At the time of its conception, her start-up Pasand (then called PrettyPads), primarily focussed on sanitary pad distribution and product awareness, but initial setbacks revealed the main problem to be a lack of education and autonomy concerning one’s own body amongst adolescents, and this precipitated Pasand’s transformation into a curriculum based personal health and wellness education program. Their curriculum now includes active involvement with adolescent boys, and efforts are on to integrate the girls’ mothers into the process to amplify the efficacy of the program.

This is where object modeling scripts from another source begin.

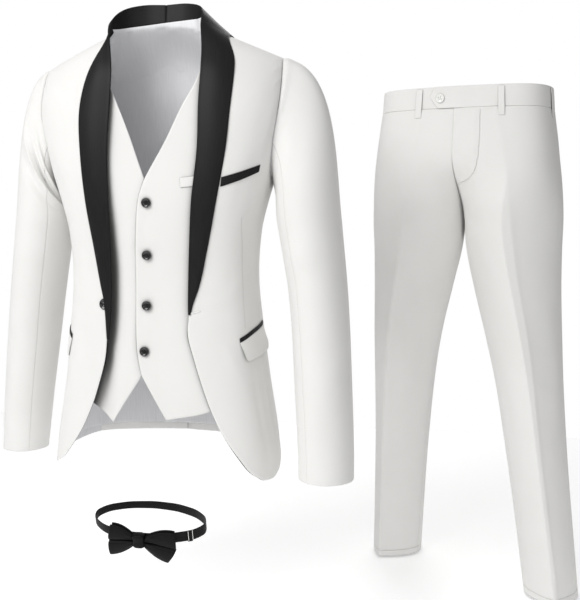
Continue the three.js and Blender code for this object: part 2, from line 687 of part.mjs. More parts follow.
// turn in degrees, reach of the front layer and of the back layer, for the wearer's left and right
const BOW_WINGS = { 1: [13, 63, 61], [-1]: [0, 56, 57] };
const WING_ROOT = 11.15;
const WING_NECK = 11;         // half height of the bow where the knot gathers it
const WING_PUFF = 6;
const KNOT = new THREE.Vector3(10.8, 9, 12.2);

function wing(side, turn, reach, lift, thickness, half) {
  const centre = bandPoint(0, lift);
  const outer = (u, v) => {
    const x = side * mix(WING_ROOT, reach, u);
    const flare = mix(WING_NECK, half, smooth(u) * 0.75 + u * 0.25);
    const y = mix(flare, -flare, v);
    const puff = WING_PUFF * Math.sin(Math.PI * v) * mix(1, 0.45, u);
    const point = new THREE.Vector3(x, -puff, y);
    return point.applyAxisAngle(new THREE.Vector3(0, 1, 0), rad(turn)).add(centre);
  };
  const depth = () => new THREE.Vector3(0, thickness, 0);
  return wall(outer, depth, 6, 6);
}
for (const [side, hand] of [[1, 'left'], [-1, 'right']]) {
  const [turn, reach, backReach] = BOW_WINGS[side];
  add(bowTie, `bow_wing_${hand}`, wing(side, turn, reach, 7, 2.4, 27), black);
  add(bowTie, `bow_back_${hand}`, wing(side, turn, backReach, 3.6, 2.2, 28.5), black);
}
const knot = add(bowTie, 'bow_knot', new THREE.SphereGeometry(1, 14, 9), black);
knot.scale.copy(KNOT);
knot.position.copy(bandPoint(0, KNOT.y));

export default set;
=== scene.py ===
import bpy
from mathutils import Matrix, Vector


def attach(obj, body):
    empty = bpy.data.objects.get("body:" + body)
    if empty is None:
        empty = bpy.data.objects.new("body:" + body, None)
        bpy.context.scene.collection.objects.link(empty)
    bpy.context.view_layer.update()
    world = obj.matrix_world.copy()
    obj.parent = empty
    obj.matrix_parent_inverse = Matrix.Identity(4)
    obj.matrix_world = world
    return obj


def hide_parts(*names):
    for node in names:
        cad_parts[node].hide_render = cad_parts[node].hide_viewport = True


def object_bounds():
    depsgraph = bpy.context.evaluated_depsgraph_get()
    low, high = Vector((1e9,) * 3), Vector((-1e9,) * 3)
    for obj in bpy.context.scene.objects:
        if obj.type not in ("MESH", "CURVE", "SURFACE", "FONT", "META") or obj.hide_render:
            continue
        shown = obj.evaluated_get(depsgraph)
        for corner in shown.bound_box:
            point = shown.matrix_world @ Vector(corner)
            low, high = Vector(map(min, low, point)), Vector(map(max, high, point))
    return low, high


bl_info = {
    "name": "Tuxedo set",
    "version": (1, 0, 0),
    "blender": (4, 5, 0),
    "location": "View3D > Sidebar > Tuxedo",
    "description": "Makes a white tuxedo with its vest, trousers and bow tie, in cloth and buttons",
    "category": "Object",
}

import bmesh
import bpy
import numpy as np
from bpy.props import FloatProperty, PointerProperty, StringProperty
from mathutils import Matrix, Vector

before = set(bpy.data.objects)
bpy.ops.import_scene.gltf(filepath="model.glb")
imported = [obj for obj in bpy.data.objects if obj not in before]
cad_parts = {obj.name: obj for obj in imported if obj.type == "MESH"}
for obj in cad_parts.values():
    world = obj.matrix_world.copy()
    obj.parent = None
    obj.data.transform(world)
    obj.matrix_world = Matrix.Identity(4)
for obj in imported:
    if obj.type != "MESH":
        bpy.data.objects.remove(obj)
CAD_BOX = [list(corner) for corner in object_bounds()]
BODY_NAME = "root"
MM = 0.001
HANDS = ((1, "left"), (-1, "right"))

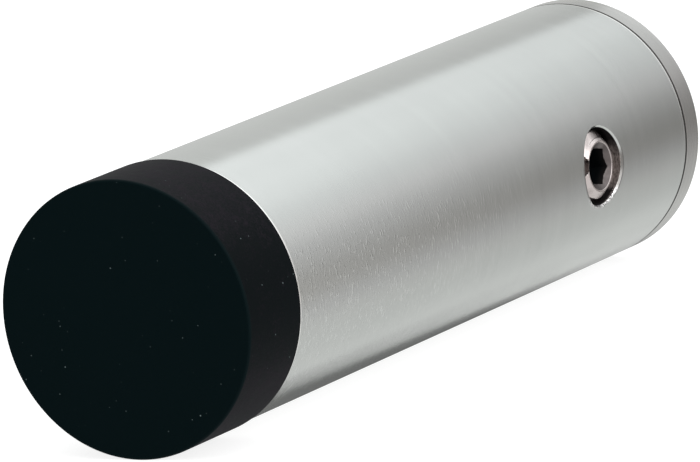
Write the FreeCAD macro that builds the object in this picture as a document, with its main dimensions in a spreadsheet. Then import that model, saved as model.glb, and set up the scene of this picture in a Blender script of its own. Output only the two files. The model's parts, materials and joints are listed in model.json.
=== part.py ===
"""Wall-mounted door stop: a steel sleeve with a rubber buffer, clamped on a spigot by a set screw.

The stop's axis is Y. The wall is the plane y = 0, the stop stands out towards -Y, +Z is up and
the set screw is on the +X side. Millimetres.
"""

import FreeCAD, Part
import os
import Sketcher

doc = FreeCAD.newDocument("door_stop")

# The driving dimensions. A station is a distance from the wall, measured along the axis.
sheet = doc.addObject("Spreadsheet::Sheet", "Dim")
DIMENSIONS = {
    "sleeve_dia": 30.0,
    "sleeve_wall": 2.0,
    "sleeve_length": 91.0,
    "sleeve_edge": 0.15,
    "disc_thick": 3.0,
    "disc_edge": 0.2,
    "disc_bore_dia": 10.0,
    "spigot_dia": 17.0,
    "spigot_length": 33.0,
    "spigot_lead": 1.0,
    "wall_screw_dia": 5.5,
    "wall_screw_seat": 14.0,
    "wall_screw_head_dia": 10.5,
    "bush_length": 35.0,
    "running_gap": 0.05,
    "access_dia": 8.8,
    "screw_station": 23.5,
    "screw_dia": 8.0,
    "screw_length": 6.0,
    "screw_chamfer": 0.75,
    "screw_point_dia": 5.5,
    "key_size": 4.0,
    "key_depth": 2.6,
    "key_mouth_dia": 5.6,
    "key_mouth_depth": 0.3,
    "key_turn": 12.0,
    "plug_length": 12.0,
    "stud_dia": 8.0,
    "stud_chamfer": 0.8,
    "stud_reach": 10.0,
    "plate_dia": 26.0,
    "plate_thick": 2.0,
    "buffer_dia": 30.4,
    "buffer_thick": 11.0,
    "buffer_round": 0.35,
}
for row, (alias, value) in enumerate(DIMENSIONS.items(), start=1):
    sheet.set(f"A{row}", alias)
    sheet.set(f"B{row}", str(value))
    sheet.setAlias(f"B{row}", alias)
doc.recompute()

# Stations and radii that several pieces share.
DISC_FRONT = "Dim.disc_thick"
SLEEVE_FRONT = "(Dim.disc_thick + Dim.sleeve_length)"
SPIGOT_FRONT = "(Dim.disc_thick + Dim.spigot_length)"
BUFFER_FRONT = "(Dim.disc_thick + Dim.sleeve_length + Dim.buffer_thick)"
SLEEVE_RADIUS = "Dim.sleeve_dia / 2"
SLEEVE_BORE = "(Dim.sleeve_dia / 2 - Dim.sleeve_wall)"
SPIGOT_RADIUS = "Dim.spigot_dia / 2"
SCREW_POINT_END = "(Dim.spigot_dia / 2 + Dim.running_gap)"
SCREW_TOP = "(Dim.spigot_dia / 2 + Dim.running_gap + Dim.screw_length)"


def origin_plane(body, role):
    """One of the three planes of a body's own origin."""
    return next(f for f in body.Origin.OriginFeatures if f.Role == role)


def closed_outline(body, role, name, corners):
    """A sketch on an origin plane: straight lines through corners, each bound to the sheet.

    A corner is a pair of expressions for its two coordinates in the sketch.
    """
    sketch = body.newObject("Sketcher::SketchObject", name)
    sketch.AttachmentSupport = (origin_plane(body, role), [""])
    sketch.MapMode = "FlatFace"
    points = []
    for across, along in corners:
        x = float(sketch.evalExpression(across))
        y = float(sketch.evalExpression(along))
        points.append(FreeCAD.Vector(x, y, 0))
    count = len(points)
    for i in range(count):
        sketch.addGeometry(Part.LineSegment(points[i], points[(i + 1) % count]))
    for i in range(count):
        sketch.addConstraint(Sketcher.Constraint("Coincident", i, 2, (i + 1) % count, 1))
    bind_corners(sketch, corners, points)
    return sketch


def bind_corners(sketch, corners, points):
    """Ties the start of each line to its two expressions, measured from the sketch's origin."""
    for i, (across, along) in enumerate(corners):
        for kind, axis, text, value in (
            ("DistanceX", -2, across, points[i].x),
            ("DistanceY", -1, along, points[i].y),
        ):
            if abs(value) < 1e-9:
                sketch.addConstraint(Sketcher.Constraint("PointOnObject", i, 1, axis))
                continue
            if value > 0:
                rule = Sketcher.Constraint(kind, -1, 1, i, 1, value)
                size = text
            else:
                rule = Sketcher.Constraint(kind, i, 1, -1, 1, -value)
                size = f"-({text})"
            number = sketch.addConstraint(rule)
            sketch.setExpression(f"Constraints[{number}]", size)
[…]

Using copious amounts of menstrual references and pictures, Ms.Wilson emphatically championed gender equality, and asserted that the problem permeates economic class borders. She concluded by getting the audience to rise and chant 3 power slogans after her, and drew a raucous applause as she left the stage.
The last in this line-up of sessions was a talk by BMS star alumnus and award winning architect Mr.Rupesh Iyengar. He began with a powerful image of a world map- with twisted borders and some regions bloated beyond recognition- It was a map of worldwide CO2 emissions. He then proceeded to lift the veil off the oft overlooked complicity of city buildings in greenhouse gas emissions. Recalling the humble beginnings of his dream of designing net zero energy buildings in Singapore, he demonstrated his successful projects in China and Bangalore which blended modelling based on wind patterns and ancient architectural cooling techniques. The closing minutes of his talk were dedicated to on-the-anvil AHRAE projects, including a futuristic CO2 absorbing machine for buildings. “Do what you like, Like what you do” was his message to the upcoming generation of engineers in the room.
The synergy of youth, learning and positive energy in the hall finally culminated into a graceful performance by members of Paramvah, the eastern Dance team of BMS. As the day drew to a close, the atmosphere was one of hope and anticipation, with participants and presenters alike looking forward to the much awaited workshops the following day.